Every Democratic presidential candidate has vowed to put America back into the Paris Agreement. If any of them wins, he or she will be able to rejoin the Agreement after taking office in 2021. 

President Trump should follow CEI’s advice and avail himself of the quick and durable remedy provided by the U.S. Constitution. The Paris Agreement is the most “ambitious” environmental treaty in history. It binds each party to make promises, every five years, in perpetuity, to decarbonize its economy. Although the promises are not binding under international law, for the United States, that is a distinction without a difference, because Americans expect their government to keep its commitments, and Paris parties honor their non-binding pledges by turning those into binding domestic laws and regulations. 

Thus, if ever there were an environmental treaty with potential costs and risks so large that the president should not ratify it without first obtaining the Senate’s advice and consent, the Paris Agreement is it.
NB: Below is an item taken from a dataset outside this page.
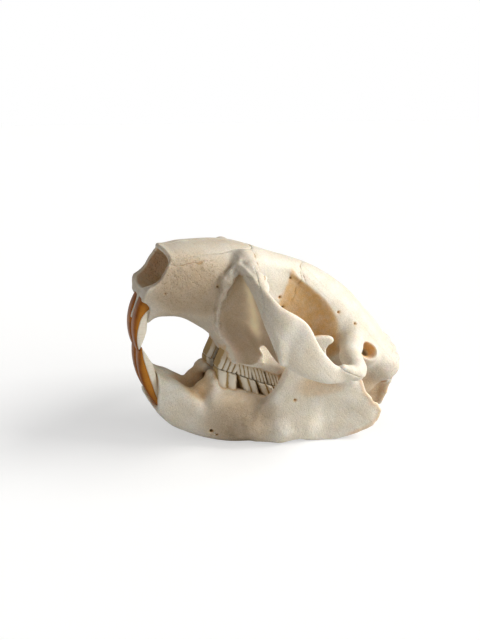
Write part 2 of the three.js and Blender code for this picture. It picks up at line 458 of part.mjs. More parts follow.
// Thins a closed mesh to a number of triangles by collapsing the edges that change it least.
function thin({ positions, triangles }, target) {
  const points = [];
  for (let i = 0; i < positions.length; i += 3) points.push(new THREE.Vector3(...positions.slice(i, i + 3)));
  const faces = [];
  for (let i = 0; i < triangles.length; i += 3) faces.push(triangles.slice(i, i + 3));
  const around = points.map(() => new Set());
  const planes = points.map(() => new Float64Array(10));
  const normalOf = ([a, b, c]) => b.clone().sub(a).cross(c.clone().sub(a));
  faces.forEach((ids, f) => {
    const corners = ids.map((id) => points[id]);
    const normal = normalOf(corners);
    const area = normal.length();
    if (area > 0) normal.divideScalar(area);
    const [a, b, c, d] = [normal.x, normal.y, normal.z, -normal.dot(corners[0])];
    const terms = [a * a, a * b, a * c, a * d, b * b, b * c, b * d, c * c, c * d, d * d];
    for (const id of ids) {
      around[id].add(f);
      terms.forEach((term, i) => { planes[id][i] += term * area; });
    }
  });
  const error = (q, { x, y, z }) => q[0] * x * x + 2 * q[1] * x * y + 2 * q[2] * x * z + 2 * q[3] * x
    + q[4] * y * y + 2 * q[5] * y * z + 2 * q[6] * y + q[7] * z * z + 2 * q[8] * z + q[9];
  const best = (a, b) => {
    const q = planes[a].map((value, i) => value + planes[b][i]);
    const middle = points[a].clone().add(points[b]).multiplyScalar(0.5);
    const span = points[a].distanceTo(points[b]);
    const matrix = new THREE.Matrix3().set(q[0], q[1], q[2], q[1], q[4], q[5], q[2], q[5], q[7]);
    const choices = [middle, points[a], points[b]];
    if (Math.abs(matrix.determinant()) > 1e-4) {
      const solved = new THREE.Vector3(-q[3], -q[6], -q[8]).applyMatrix3(matrix.invert());
      if (solved.distanceTo(middle) < 1.5 * span) choices.push(solved);
    }
    const costs = choices.map((point) => error(q, point));
    const pick = costs.indexOf(Math.min(...costs));
    return [Math.max(costs[pick], 0) + 1e-4 * span * span, choices[pick].clone()];
  };
  const stamp = new Int32Array(points.length);
  const queue = new Queue();
  const offer = (a, b) => {
    const [cost, point] = best(a, b);
    queue.push([cost, a, b, stamp[a], stamp[b], point]);
  };
  const neighbours = (a) => new Set([...around[a]].flatMap((f) => faces[f]).filter((id) => id !== a));
  const turnsOver = (f, moved, point) => {
    const before = normalOf(faces[f].map((id) => points[id]));
    const after = normalOf(faces[f].map((id) => (moved.includes(id) ? point : points[id])));
    return before.dot(after) < 0.15 * before.length() * after.length() || after.length() < 1e-3;
  };
  for (const ids of faces) {
    ids.forEach((a, i) => { if (a < ids[(i + 1) % 3]) offer(a, ids[(i + 1) % 3]); });
  }
  let left = faces.length;
  while (left > target && queue.items.length > 0) {
    const [, a, b, stampA, stampB, point] = queue.pop();
    if (!around[a] || !around[b] || stampA !== stamp[a] || stampB !== stamp[b]) continue;
    const shared = [...around[a]].filter((f) => around[b].has(f));
    const ring = neighbours(b);
    const common3 = [...neighbours(a)].filter((id) => ring.has(id));
    if (shared.length !== 2 || common3.length !== 2) continue;
    if (common3.some((id) => around[id].size <= 3)) continue;
    const kept = [...around[a], ...around[b]].filter((f) => !shared.includes(f));
    if (kept.some((f) => turnsOver(f, [a, b], point))) continue;
    for (const f of shared) {
      faces[f].forEach((id) => around[id].delete(f));
      faces[f] = null;
    }
    left -= 2;
    for (const f of around[b]) {
      faces[f] = faces[f].map((id) => (id === b ? a : id));
      around[a].add(f);
    }
    around[b] = null;
    points[a] = point;
    planes[b].forEach((value, i) => { planes[a][i] += value; });
    stamp[a] += 1;
    for (const id of neighbours(a)) offer(a, id);
  }
  const kept = faces.filter(Boolean);
  const ids = new Map();
  const vertices = [];
  for (const id of kept.flat()) {
    if (ids.has(id)) continue;
    ids.set(id, ids.size);
    vertices.push(...points[id].toArray());
  }
  return { positions: vertices, triangles: kept.flat().map((id) => ids.get(id)) };
}

// ---- assembly ------------------------------------------------------------------------------------
const pitch = new THREE.Matrix4().makeRotationX(-PITCH);
const mirror = new THREE.Matrix4().makeScale(-1, 1, 1);

function solidFrom(geometry) {
  const bare = geometry.clone();
  bare.deleteAttribute('normal');
  bare.deleteAttribute('uv');
  const merged = mergeVertices(bare, 1e-4);
  const vertProperties = new Float32Array(merged.attributes.position.array);
  const triVerts = new Uint32Array(merged.index.array);
  return new wasm.Manifold(new wasm.Mesh({ numProp: 3, vertProperties, triVerts }));
}

function geometryOf({ positions, triangles }) {
  const geometry = new THREE.BufferGeometry();
  geometry.setAttribute('position', new THREE.Float32BufferAttribute(positions, 3));
  geometry.setIndex(triangles);
  return geometry;
}

function solidOf(shape, low, high, step, faces) {
  return solidFrom(geometryOf(thin(march(shape, low, high, step), faces)));
}

function geometryFrom(solid) {
  const { vertProperties, triVerts } = solid.getMesh();
  return geometryOf({ positions: [...vertProperties], triangles: [...triVerts] });
}

// The same solid moved by a matrix; a mirroring matrix also turns the triangles over.
function moved(solid, matrix) {
  const geometry = geometryFrom(solid).applyMatrix4(matrix);
  if (matrix.determinant() < 0) geometry.setIndex([...geometry.index.array].reverse());
  return solidFrom(geometry);
}

// A prism from an outline in the (s, t) plane that runs from x = near to x = far.
function sideways(points, near, far) {
  const shape = new THREE.Shape(points.map(([s, t]) => new THREE.Vector2(s, t)));
  const prism = new THREE.ExtrudeGeometry(shape, { depth: far - near, bevelEnabled: false });
  const axes = new THREE.Matrix4().set(0, 0, 1, near, 1, 0, 0, 0, 0, 1, 0, 0, 0, 0, 0, 1);
  return solidFrom(prism.applyMatrix4(axes));
}

// A prism from an outline in the (x, s) plane that runs from t = low to t = high.
function upwards(points, low, high) {
  const shape = new THREE.Shape(points.map(([x, s]) => new THREE.Vector2(x, s)));
  const prism = new THREE.ExtrudeGeometry(shape, { depth: high - low, bevelEnabled: false });
  return solidFrom(prism.translate(0, 0, low));
}

// One cheek tooth: a column whose cheek side is folded into ribs and whose tongue side has one groove.
function cheekTooth(place, size, ribs, low, high) {
  const points = [];
  for (let i = 0; i <= 4 * ribs; i += 1) {
    const u = i / (4 * ribs);
    const fold = Math.abs(Math.sin(Math.PI * ribs * u)) ** 0.6;
    const corner = 1 - (2 * u - 1) ** 4;
    points.push([size.wide * (0.36 + 0.1 * fold + 0.04 * corner), size.long * (u - 0.5)]);
  }
  const tongueSide = [[0, 0.5], [-0.42, 0.4], [-0.5, 0.14], [-0.38, 0], [-0.5, -0.14], [-0.42, -0.4],
    [0, -0.5]];
  points.push(...tongueSide.map(([x, s]) => [x * size.wide, s * size.long]));
  return upwards(points.map(([x, s]) => [x + place.x, s + place.s]), low, high);
}

const ROW_START = -27.6;
const ROW_GAP = 0.35;
const upperTeeth = [[9.2, 9.4], [8.6, 7.8], [8.2, 7.3], [7.6, 6.8]]; // width and length, from the front
const lowerTeeth = [[8.8, 10], [8.6, 8.4], [8.4, 8.2], [7.8, 7.4]];

function cheekTeeth(sizes, row) {
  let start = ROW_START + row.setBack;
  return sizes.map(([wide, long]) => {
    const s = start + long / 2;
    start += long + ROW_GAP;
    return cheekTooth({ x: row.x(s), s }, { wide, long }, row.ribs, row.low, row.high);
  });
}

const upperRowX = track([[-30, 7.4], [2, 13.4]]); // the rows draw apart towards the back
const lowerRowX = track([[-30, 8.2], [4, 15.2]]);
const upperRow = { x: upperRowX, ribs: 4, low: OCCLUSAL_T + GAP / 2, high: 37, setBack: 0 };
const lowerRow = { x: lowerRowX, ribs: 2, low: 12, high: OCCLUSAL_T - GAP / 2, setBack: 0.6 };

function join(solids) {
  return solids.reduce((whole, solid) => whole.add(solid));
}

const nasalSide = track([[-68, 5], [-60, 7], [-55, 7.4], [-48, 7.4], [-41, 6.8], [-35, 6.2]]);

// The nasals, as the space above a curve that follows the roof of the muzzle; grow widens the cut.
function nasalSpace(grow) {
  const under = [];
  for (let s = -76; s <= -28; s += 6) under.push([s, roofTop(s) - nasalSide(s) - grow]);
  const above = sideways([...under, [-28, 92], [-76, 92]], -14, 14);
  const [wide, waist, end] = [12.4 + grow, 8.4 + grow, -29.4 + grow];
  const plan = upwards([[-wide, -77], [wide, -77], [wide, -48], [waist, -33], [waist - 3.4, end - 0.8],
  [0, end],
    [3.4 - waist, end - 0.8], [-waist, -33], [-wide, -48]], 40, 93);
  return above.intersect(plan);
}

// The left jugal, as the space behind the zygomatic plate's outer edge and under the squamosal.
function jugalSpace(grow) {
  const side = sideways([[-35.4 - grow, 76], [-33.8 - grow, 69.5], [-31.2 - grow, 65], [-29.4 - grow, 59.8],
    [-28.2 - grow, 55.4], [-25.6 - grow, 50.4], [-22.4 - grow, 45], [-19 - grow, 36], [28, 36],
    [28, 47 + grow], [22.6, 47.3 + grow], [16.6, 47.7 + grow], [9.8, 48.6 + grow], [5.3, 50.4 + grow],
    [2.6 + grow, 53 + grow], [2 + grow, 76]], 30 - grow, 60);
  const inner = [];
  for (let s = 30; s >= -36; s -= 6) inner.push([archOut(s) - 7.4 - grow, s]);
  return side.intersect(upwards([[60, -36], [60, 30], ...inner], 30, 80));
}

const leftHalf = (grow) => upwards([[grow, -90], [70, -90], [70, 90], [grow, 90]], -40, 100);

const cranium = solidOf((x, s, t) => craniumSide(Math.abs(x), s, t), [-53, -76, 24], [53, 68, 87],
  GRID_CRANIUM, FACES_CRANIUM);
const upperTooth = solidOf(upperIncisor, [-1, -74, 18], [10, -60, 51], GRID_TOOTH, FACES_INCISOR);
const upperSocket = solidOf((x, s, t) => upperIncisor(x, s, t) - TOOTH_GAP, [-1, -74, 18], [10, -60, 52],
  GRID_TOOTH, FACES_INCISOR);
const lowerTooth = solidOf(lowerIncisor, [-1, -68, -8], [10, -38, 29], GRID_TOOTH, FACES_INCISOR);
const lowerSocket = solidOf((x, s, t) => lowerIncisor(x, s, t) - TOOTH_GAP, [-1, -68, -8], [10, -38, 29],
  GRID_TOOTH, FACES_INCISOR);
const jaw = solidOf(jawSide, [-1, -53, -3], [42, 60, 54], GRID_JAW, FACES_JAW);

const upperRowLeft = join(cheekTeeth(upperTeeth, upperRow));
const craniumBones = cranium
  .subtract(upperSocket)
  .subtract(moved(upperSocket, mirror))
  .subtract(nasalSpace(GAP))
  .subtract(jugalSpace(GAP))
  .subtract(moved(jugalSpace(GAP), mirror))
  .add(upperRowLeft)
  .add(moved(upperRowLeft, mirror));
const nasals = cranium.intersect(nasalSpace(0));
const nasalLeft = nasals.intersect(leftHalf(GAP / 2));
const nasalRight = nasals.intersect(moved(leftHalf(GAP / 2), mirror));
const jugalLeft = cranium.intersect(jugalSpace(0));
const jugalRight = cranium.intersect(moved(jugalSpace(0), mirror));

const floor = solidFrom(new THREE.BoxGeometry(200, 200, 20).translate(0, 0, -10));
const jawLeft = jaw
  .subtract(moved(lowerSocket, pitch))
  .add(moved(join(cheekTeeth(lowerTeeth, lowerRow)), pitch))
  .subtract(floor);

const bone = new THREE.MeshStandardMaterial(BONE);
const enamel = new THREE.MeshStandardMaterial(ENAMEL);

function piece(name, solid, material) {
  const mesh = new THREE.Mesh(geometryFrom(solid), material);
  mesh.name = name;
  return mesh;
}

const head = new THREE.Group();
head.rotation.x = -PITCH;
head.add(
  piece('cranium', craniumBones, bone),
  piece('nasal_left', nasalLeft, bone),
  piece('nasal_right', nasalRight, bone),
  piece('jugal_left', jugalLeft, bone),
  piece('jugal_right', jugalRight, bone),
  piece('upper_incisor_left', upperTooth, enamel),
  piece('upper_incisor_right', moved(upperTooth, mirror), enamel),
);

const lowerJaw = new THREE.Group();
lowerJaw.add(
  piece('mandible_left', jawLeft, bone),
  piece('mandible_right', moved(jawLeft, mirror), bone),
  piece('lower_incisor_left', moved(lowerTooth, pitch), enamel),
  piece('lower_incisor_right', moved(moved(lowerTooth, pitch), mirror), enamel),
);

const skull = new THREE.Group();
skull.position.y = -MID_Y;
skull.add(head, lowerJaw);

export default skull;
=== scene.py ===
"""A cleaned beaver skull with its jaw closed, finished as dry bone, orange enamel and cream dentine.

Every bone is worked out as an implicit solid: a function that is negative inside the bone, sampled on
a block of points and meshed where it is zero. Shapes are in millimetres. The cranium has a frame of
its own, (x, s, t): s runs back along the tooth row and t stands square to it, and the whole frame is
pitched nose up. The lower jaw is shaped in the upright frame, (x, y, z).
"""
import math

import bpy
import numpy as np
import openvdb
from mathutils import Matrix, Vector


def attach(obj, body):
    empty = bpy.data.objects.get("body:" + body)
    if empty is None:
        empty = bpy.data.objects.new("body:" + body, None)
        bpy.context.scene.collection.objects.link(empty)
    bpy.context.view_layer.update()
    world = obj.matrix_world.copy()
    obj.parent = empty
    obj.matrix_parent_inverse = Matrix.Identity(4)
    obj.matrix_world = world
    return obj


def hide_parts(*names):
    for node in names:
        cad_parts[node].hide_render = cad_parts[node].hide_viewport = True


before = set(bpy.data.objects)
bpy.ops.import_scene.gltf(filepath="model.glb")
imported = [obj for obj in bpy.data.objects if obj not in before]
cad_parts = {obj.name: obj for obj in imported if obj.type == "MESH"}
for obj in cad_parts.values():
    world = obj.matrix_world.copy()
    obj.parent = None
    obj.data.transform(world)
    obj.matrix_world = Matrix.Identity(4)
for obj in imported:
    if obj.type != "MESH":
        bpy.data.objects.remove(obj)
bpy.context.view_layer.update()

# ---- sizes, in millimetres ------------------------------------------------------------------------
PITCH = math.radians(22.5)      # the tooth row slopes down towards the back
MID_Y = 13.1                    # middle of the skull's length, which the frame has at y = 0
SEAM = 0.02                     # half of the hairline that is left between two pieces
NASAL_LAP = 0.1                 # how far the nasals and jugals sink into the cranium, to close their sutures
JUGAL_LAP = 0.35
JAW_CLEARANCE = 0.8             # air between the lower jaw and the cranium
OCCLUSAL_T = 25.6               # chewing surface, in the cranium's frame
UPPER_ALVEOLAR_T = 30.6         # edge of the bone round the upper cheek teeth
CRANIUM_STEP = 0.55             # spacing of the sample points
JAW_STEP = 0.5
TOOTH_STEP = 0.24
MOST_TRIANGLES = 190000         # in one piece
MM = 0.001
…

President Obama pretended Paris is not a treaty because he knew there was no chance the Senate would approve it. Rather, he ratified it as an “executive agreement”—as if it were no more consequential than the bilateral executive agreements the Bush administration negotiated with Congo, Niger, and Ethiopia to promote environmental education in primary and secondary schools.

In 2020, CEI will keep making the case that President Trump should submit the Paris Agreement as a treaty to the Senate, where it would almost certainly fail to win the requisite support of “two thirds of the Senators present.” Once the Agreement is rejected and exposed as lacking broad public support, few if any future presidents would attempt to rejoin it on their sole authority. Or, if a future executive did so, the people and their representatives would be more likely to recognize and oppose such overreach.